The un-heading valve 20 is a rotary valve which provides dead end isolation for the bottom and/or top orifices in a coke drum. The rotary un-heading valve of the present invention can be any type of rotary valve in which the flow obstructing member travels in a rotary or pivoting motion between the open and closed positions. For instance, the rotary un-heading valve of the present invention may be a rotary gate valve, a ball valve or a butterfly valve for example, which is adaptable to the severe service conditions of the delayed coking environment. In a preferred embodiment described below, the rotary un-heading valve is a rotary gate valve, pivotable in a plane substantially perpendicular to the direction of mass flow by a valve stem which is preferably parallel to the direction of mass flow. However, it is to be understood that the rotary un-heading valve can also be another type of rotary valve as defined above.

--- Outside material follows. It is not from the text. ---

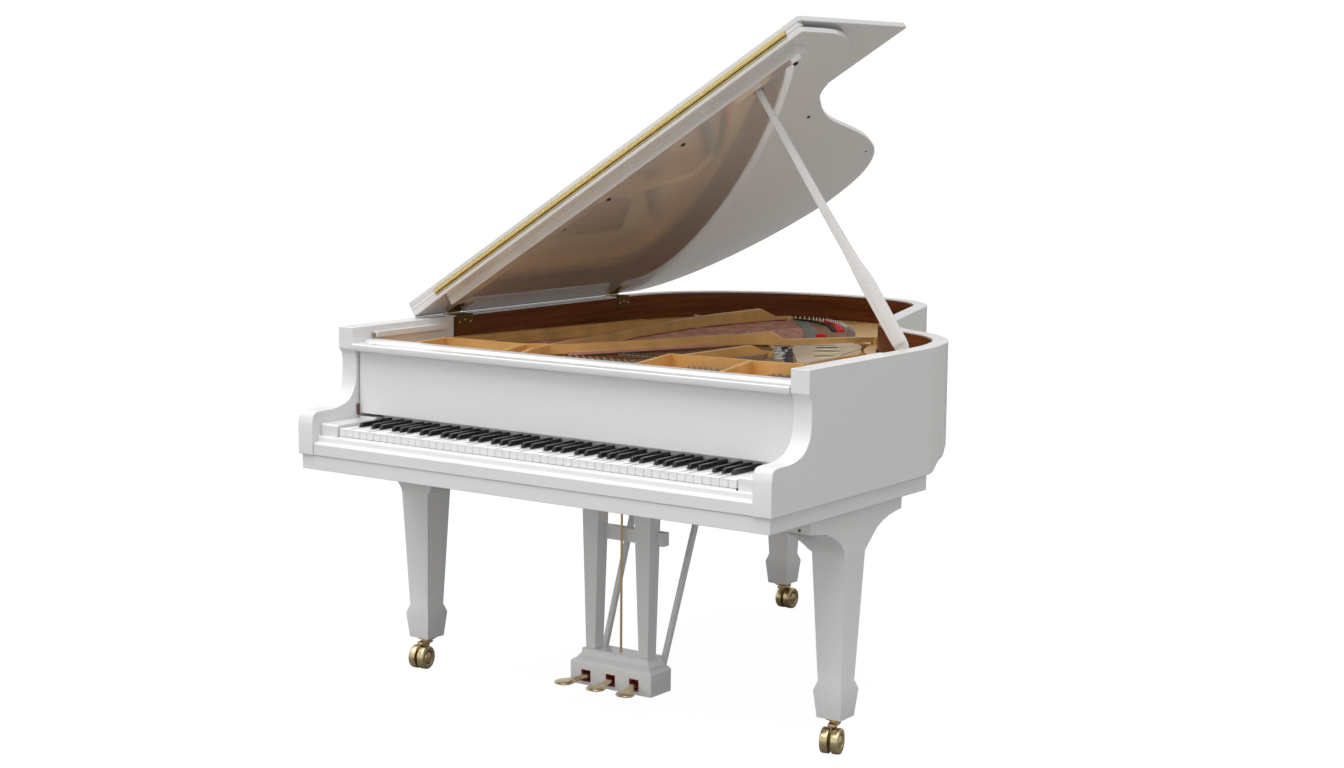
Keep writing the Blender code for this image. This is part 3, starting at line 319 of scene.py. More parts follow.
# ============================================================= mesh builder
class Piece:
    """Collects faces for one piece; points are given in the frame's numbers
    after self.at has placed them."""

    def __init__(self, at=W):
        self.v, self.f, self.m, self.uv, self.at = [], [], [], [], at

    def rings(self, rings, mat=0, cap0=True, cap1=True, closed=True, place=True, uv=None):
        base = len(self.v)
        n = len(rings[0])
        for r in rings:
            self.v += [self.at(*p) for p in r] if place else [tuple(p) for p in r]
        last = n if closed else n - 1
        for k in range(len(rings) - 1):
            for i in range(last):
                j = (i + 1) % n
                self.f.append((base + k * n + i, base + k * n + j, base + (k + 1) * n + j, base + (k + 1) * n + i))
                self.m.append(mat)
                self.uv.append(None if uv is None else (uv(k, i), uv(k, i + 1), uv(k + 1, i + 1), uv(k + 1, i)))
        if cap0 and closed:
            self.f.append(tuple(base + i for i in reversed(range(n))))
            self.m.append(mat)
            self.uv.append(None)
        if cap1 and closed:
            t = base + (len(rings) - 1) * n
            self.f.append(tuple(t + i for i in range(n)))
            self.m.append(mat)
            self.uv.append(None)
        return self

    def lathe(self, p, axis, profile, seg=24, mat=0, cap0=True, cap1=True, start=0.0):
        """Turned about the line through p: profile is (distance along, radius)."""
        p, d = Vector(p), Vector(axis).normalized()
        side = Vector((1, 0, 0)) if abs(d.x) < 0.9 else Vector((0, 1, 0))
        u = d.cross(side).normalized()
        w = d.cross(u)
        rs = []
        for t, r in profile:
            rs.append([tuple(p + d * t + r * (math.cos(start + 2 * math.pi * k / seg) * u
                                              + math.sin(start + 2 * math.pi * k / seg) * w)) for k in range(seg)])
        return self.rings(rs, mat, cap0, cap1)

    def tube(self, pts, radius, seg=6, mat=0, caps=True):
        """Round wire through the points; radius is one number or one per point."""
        pts = [Vector(p) for p in pts]
        rad = radius if isinstance(radius, (list, tuple)) else [radius] * len(pts)
        rs = []
        d0 = (pts[1] - pts[0]).normalized()
        up = Vector((0, 0, 1)) if abs(d0.z) < 0.9 else Vector((1, 0, 0))
        for k, p in enumerate(pts):
            a = pts[max(k - 1, 0)]
            b = pts[min(k + 1, len(pts) - 1)]
            d = (b - a).normalized()
            u = up.cross(d)
            if u.length < 1e-4:
                u = Vector((1, 0, 0)).cross(d)
            u.normalize()
            w = d.cross(u)
            rs.append([tuple(p + rad[k] * (math.cos(2 * math.pi * i / seg) * u + math.sin(2 * math.pi * i / seg) * w))
                       for i in range(seg)])
        return self.rings(rs, mat, caps, caps)

    def slab(self, outline, lo, hi, axis="z", r=0.001, r_lo=None, seg=3, mat=0, corner=0.0, corner_seg=3):
        """A flat shape with rounded edges, extruded along an axis. outline is
        (y, z) for axis x, (x, z) for axis y and (x, y) for axis z."""
        r_lo = r if r_lo is None else r_lo
        pts = rounded(outline, corner, corner_seg) if corner else list(outline)
        if area(pts) < 0:
            pts = pts[::-1]
        def put(p, t):
            if axis == "x":
                return (t, p[0], p[1])
            if axis == "y":
                return (p[0], t, p[1])
            return (p[0], p[1], t)
        prof = []
        if r_lo > 0:
            for k in range(seg + 1):
                a = math.pi / 2 * k / seg
                prof.append((lo + r_lo * (1 - math.sin(a)), r_lo * (1 - math.cos(a))))
            prof = prof[::-1]
            prof = [(lo + r_lo * (1 - math.cos(math.pi / 2 * k / seg)), r_lo * (1 - math.sin(math.pi / 2 * k / seg)))
                    for k in range(seg + 1)]
        else:
            prof = [(lo, 0.0)]
        if r > 0:
            prof += [(hi - r * (1 - math.sin(math.pi / 2 * k / seg)), r * (1 - math.cos(math.pi / 2 * k / seg)))
                     for k in range(seg + 1)]
        else:
            prof.append((hi, 0.0))
        normals = inward(pts)
        rs = []
        for t, inset in prof:
            rs.append([put((p[0] + n[0] * inset, p[1] + n[1] * inset), t) for p, n in zip(pts, normals)])
        return self.rings(rs, mat)

    def box(self, x0, x1, y0, y1, z0, z1, r=0.0008, mat=0, seg=2):
        """A small block with every edge rounded."""
        r = min(r, (x1 - x0) * 0.45, (y1 - y0) * 0.45, (z1 - z0) * 0.45)
        return self.slab([(x0, y0), (x1, y0), (x1, y1), (x0, y1)], z0, z1, "z", r, None, seg, mat, r, seg)

    def make(self, name, body, mats, slot=None, replaces=(), smooth=32.0, weld=True):
        me = bpy.data.meshes.new(name)
        me.from_pydata([tuple(p) for p in self.v], [], self.f)
        for m in mats:
            me.materials.append(MATS[m])
        me.polygons.foreach_set("material_index", self.m)
        if any(u is not None for u in self.uv):
            layer = me.uv_layers.new(name="grain")
            k = 0
            data = np.zeros((len(me.loops), 2), np.float32)
            for f, u in zip(self.f, self.uv):
                for c in range(len(f)):
                    if u is not None:
                        data[k] = u[c]
                    k += 1
            layer.data.foreach_set("uv", data.ravel())
        import bmesh
        bm = bmesh.new()
        bm.from_mesh(me)
        bmesh.ops.recalc_face_normals(bm, faces=bm.faces)
        bm.to_mesh(me)
        bm.free()
        me.validate()
        ob = bpy.data.objects.new(name, me)
        bpy.context.scene.collection.objects.link(ob)
        if smooth:
            me.shade_smooth()
            me.set_sharp_from_angle(angle=math.radians(smooth))
        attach(ob, body)
        if replaces:
            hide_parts(*replaces)
        return ob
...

In the preferred embodiment of the rotary un-heading valve 20, rotation of the valve stem 50 about a central axis 30 thereof enables pivoting of the flow obstructing member, in this case a rotatable gate 44, within a plane which is substantially transverse to a direction of mass flow 32 through the valve body, between open and closed positions. Although the central axis 30 at least intersects the plane, it is preferably perpendicular thereto. The actuating system 22 employed to rotate the valve stem 50 preferably comprises an elongated torque arm 26 to which the valve stem 50 is engaged at a center thereof such that a portion of the torque arm protrudes outwardly from the valve stem, preferably substantially perpendicular thereto. Thus, rotation of the torque arm 26 about the axis 30 causes the necessary rotation of the valve stem in direction 34. Preferably, both opposed ends of the torque arm 26 are pivotably linked to a translating end of a linear actuator 24 used to push and pull in opposite direction from each other to rotate the torque arm about the central axis 30. Although only a single linear actuator 24 is necessary to rotate the torque arm, and therefore the valve stem, to open and close the gate of the un-heading valve, two such actuators 24 may be provided to ensure a redundancy such that failsafe operation of the actuating system 22 to open and close the un-heading valve 20 is ensured. Further, the actuating system comprises a computerized control system having at least a microprocessor programmed with logic which ensure a safe operation of the valve.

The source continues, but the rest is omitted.